* **Available data**:
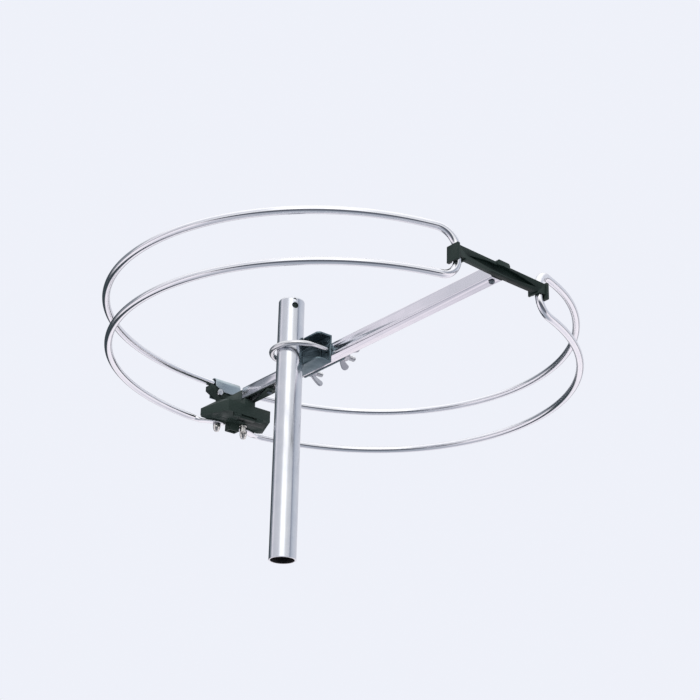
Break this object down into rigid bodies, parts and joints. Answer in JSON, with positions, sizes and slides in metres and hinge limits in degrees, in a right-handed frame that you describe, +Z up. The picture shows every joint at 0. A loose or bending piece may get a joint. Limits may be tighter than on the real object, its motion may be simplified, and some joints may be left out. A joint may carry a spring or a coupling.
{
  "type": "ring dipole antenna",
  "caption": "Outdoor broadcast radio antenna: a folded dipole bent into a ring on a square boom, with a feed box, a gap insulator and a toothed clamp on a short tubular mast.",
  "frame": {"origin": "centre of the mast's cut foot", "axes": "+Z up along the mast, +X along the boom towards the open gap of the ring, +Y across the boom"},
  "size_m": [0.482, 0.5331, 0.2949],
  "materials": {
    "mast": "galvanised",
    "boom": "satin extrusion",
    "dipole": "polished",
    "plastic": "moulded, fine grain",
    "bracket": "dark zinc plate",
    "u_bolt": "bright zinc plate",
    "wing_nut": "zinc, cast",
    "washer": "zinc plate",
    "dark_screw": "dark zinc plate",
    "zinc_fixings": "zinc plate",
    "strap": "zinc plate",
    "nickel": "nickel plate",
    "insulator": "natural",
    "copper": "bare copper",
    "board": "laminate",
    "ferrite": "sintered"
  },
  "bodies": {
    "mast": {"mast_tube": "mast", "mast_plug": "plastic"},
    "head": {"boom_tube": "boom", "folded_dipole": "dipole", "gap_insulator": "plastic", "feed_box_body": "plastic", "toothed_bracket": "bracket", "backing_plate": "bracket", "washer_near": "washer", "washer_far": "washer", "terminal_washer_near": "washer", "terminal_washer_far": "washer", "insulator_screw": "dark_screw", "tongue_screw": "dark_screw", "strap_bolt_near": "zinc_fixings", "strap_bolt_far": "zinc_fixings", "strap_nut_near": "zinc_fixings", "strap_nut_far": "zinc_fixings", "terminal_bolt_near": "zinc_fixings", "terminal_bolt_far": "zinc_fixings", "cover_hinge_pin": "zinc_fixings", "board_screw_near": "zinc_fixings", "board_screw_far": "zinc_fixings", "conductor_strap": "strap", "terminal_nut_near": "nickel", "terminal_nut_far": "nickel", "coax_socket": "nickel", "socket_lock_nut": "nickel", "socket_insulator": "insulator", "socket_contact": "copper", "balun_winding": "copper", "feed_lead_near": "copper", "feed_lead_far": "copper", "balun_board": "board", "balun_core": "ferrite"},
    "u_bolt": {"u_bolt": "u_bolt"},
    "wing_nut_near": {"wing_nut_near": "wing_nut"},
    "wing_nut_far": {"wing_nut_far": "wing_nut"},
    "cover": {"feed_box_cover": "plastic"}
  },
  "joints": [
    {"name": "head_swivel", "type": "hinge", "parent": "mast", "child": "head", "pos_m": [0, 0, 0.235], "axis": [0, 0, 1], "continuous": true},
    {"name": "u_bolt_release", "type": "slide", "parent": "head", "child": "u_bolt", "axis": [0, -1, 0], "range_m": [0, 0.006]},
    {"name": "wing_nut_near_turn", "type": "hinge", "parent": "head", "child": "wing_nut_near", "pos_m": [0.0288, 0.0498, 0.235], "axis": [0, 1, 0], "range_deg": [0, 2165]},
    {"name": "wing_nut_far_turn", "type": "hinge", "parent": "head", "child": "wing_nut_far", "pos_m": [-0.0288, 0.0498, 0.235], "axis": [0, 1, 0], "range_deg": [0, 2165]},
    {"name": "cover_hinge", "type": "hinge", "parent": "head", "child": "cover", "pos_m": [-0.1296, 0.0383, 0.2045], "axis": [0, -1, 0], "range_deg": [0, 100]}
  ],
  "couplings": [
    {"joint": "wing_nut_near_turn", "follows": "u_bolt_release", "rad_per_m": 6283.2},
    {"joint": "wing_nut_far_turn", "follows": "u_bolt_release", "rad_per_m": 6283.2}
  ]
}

* **The task**: All of the data needs to be printed once more, exactly.

* **Solved problem**:
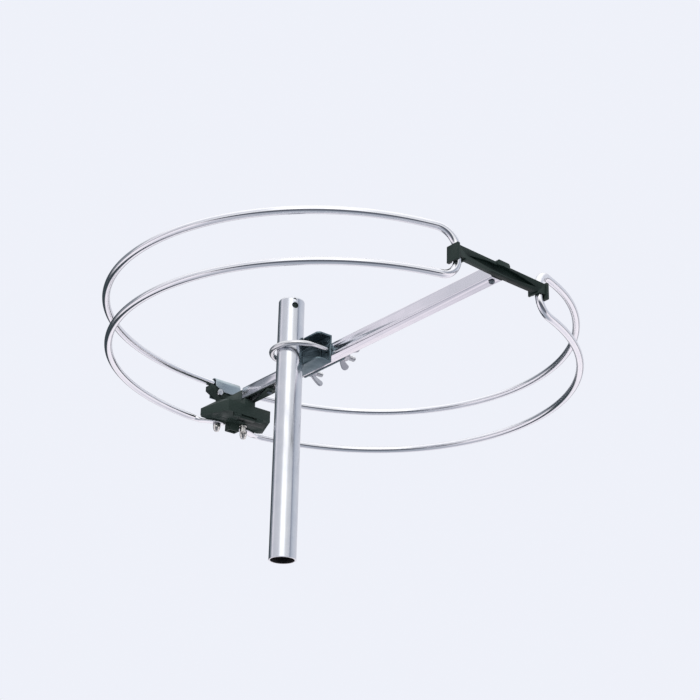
Break this object down into rigid bodies, parts and joints. Answer in JSON, with positions, sizes and slides in metres and hinge limits in degrees, in a right-handed frame that you describe, +Z up. The picture shows every joint at 0. A loose or bending piece may get a joint. Limits may be tighter than on the real object, its motion may be simplified, and some joints may be left out. A joint may carry a spring or a coupling.
{
  "type": "ring dipole antenna",
  "caption": "Outdoor broadcast radio antenna: a folded dipole bent into a ring on a square boom, with a feed box, a gap insulator and a toothed clamp on a short tubular mast.",
  "frame": {"origin": "centre of the mast's cut foot", "axes": "+Z up along the mast, +X along the boom towards the open gap of the ring, +Y across the boom"},
  "size_m": [0.482, 0.5331, 0.2949],
  "materials": {
    "mast": "galvanised",
    "boom": "satin extrusion",
    "dipole": "polished",
    "plastic": "moulded, fine grain",
    "bracket": "dark zinc plate",
    "u_bolt": "bright zinc plate",
    "wing_nut": "zinc, cast",
    "washer": "zinc plate",
    "dark_screw": "dark zinc plate",
    "zinc_fixings": "zinc plate",
    "strap": "zinc plate",
    "nickel": "nickel plate",
    "insulator": "natural",
    "copper": "bare copper",
    "board": "laminate",
    "ferrite": "sintered"
  },
  "bodies": {
    "mast": {"mast_tube": "mast", "mast_plug": "plastic"},
    "head": {"boom_tube": "boom", "folded_dipole": "dipole", "gap_insulator": "plastic", "feed_box_body": "plastic", "toothed_bracket": "bracket", "backing_plate": "bracket", "washer_near": "washer", "washer_far": "washer", "terminal_washer_near": "washer", "terminal_washer_far": "washer", "insulator_screw": "dark_screw", "tongue_screw": "dark_screw", "strap_bolt_near": "zinc_fixings", "strap_bolt_far": "zinc_fixings", "strap_nut_near": "zinc_fixings", "strap_nut_far": "zinc_fixings", "terminal_bolt_near": "zinc_fixings", "terminal_bolt_far": "zinc_fixings", "cover_hinge_pin": "zinc_fixings", "board_screw_near": "zinc_fixings", "board_screw_far": "zinc_fixings", "conductor_strap": "strap", "terminal_nut_near": "nickel", "terminal_nut_far": "nickel", "coax_socket": "nickel", "socket_lock_nut": "nickel", "socket_insulator": "insulator", "socket_contact": "copper", "balun_winding": "copper", "feed_lead_near": "copper", "feed_lead_far": "copper", "balun_board": "board", "balun_core": "ferrite"},
    "u_bolt": {"u_bolt": "u_bolt"},
    "wing_nut_near": {"wing_nut_near": "wing_nut"},
    "wing_nut_far": {"wing_nut_far": "wing_nut"},
    "cover": {"feed_box_cover": "plastic"}
  },
  "joints": [
    {"name": "head_swivel", "type": "hinge", "parent": "mast", "child": "head", "pos_m": [0, 0, 0.235], "axis": [0, 0, 1], "continuous": true},
    {"name": "u_bolt_release", "type": "slide", "parent": "head", "child": "u_bolt", "axis": [0, -1, 0], "range_m": [0, 0.006]},
    {"name": "wing_nut_near_turn", "type": "hinge", "parent": "head", "child": "wing_nut_near", "pos_m": [0.0288, 0.0498, 0.235], "axis": [0, 1, 0], "range_deg": [0, 2165]},
    {"name": "wing_nut_far_turn", "type": "hinge", "parent": "head", "child": "wing_nut_far", "pos_m": [-0.0288, 0.0498, 0.235], "axis": [0, 1, 0], "range_deg": [0, 2165]},
    {"name": "cover_hinge", "type": "hinge", "parent": "head", "child": "cover", "pos_m": [-0.1296, 0.0383, 0.2045], "axis": [0, -1, 0], "range_deg": [0, 100]}
  ],
  "couplings": [
    {"joint": "wing_nut_near_turn", "follows": "u_bolt_release", "rad_per_m": 6283.2},
    {"joint": "wing_nut_far_turn", "follows": "u_bolt_release", "rad_per_m": 6283.2}
  ]
}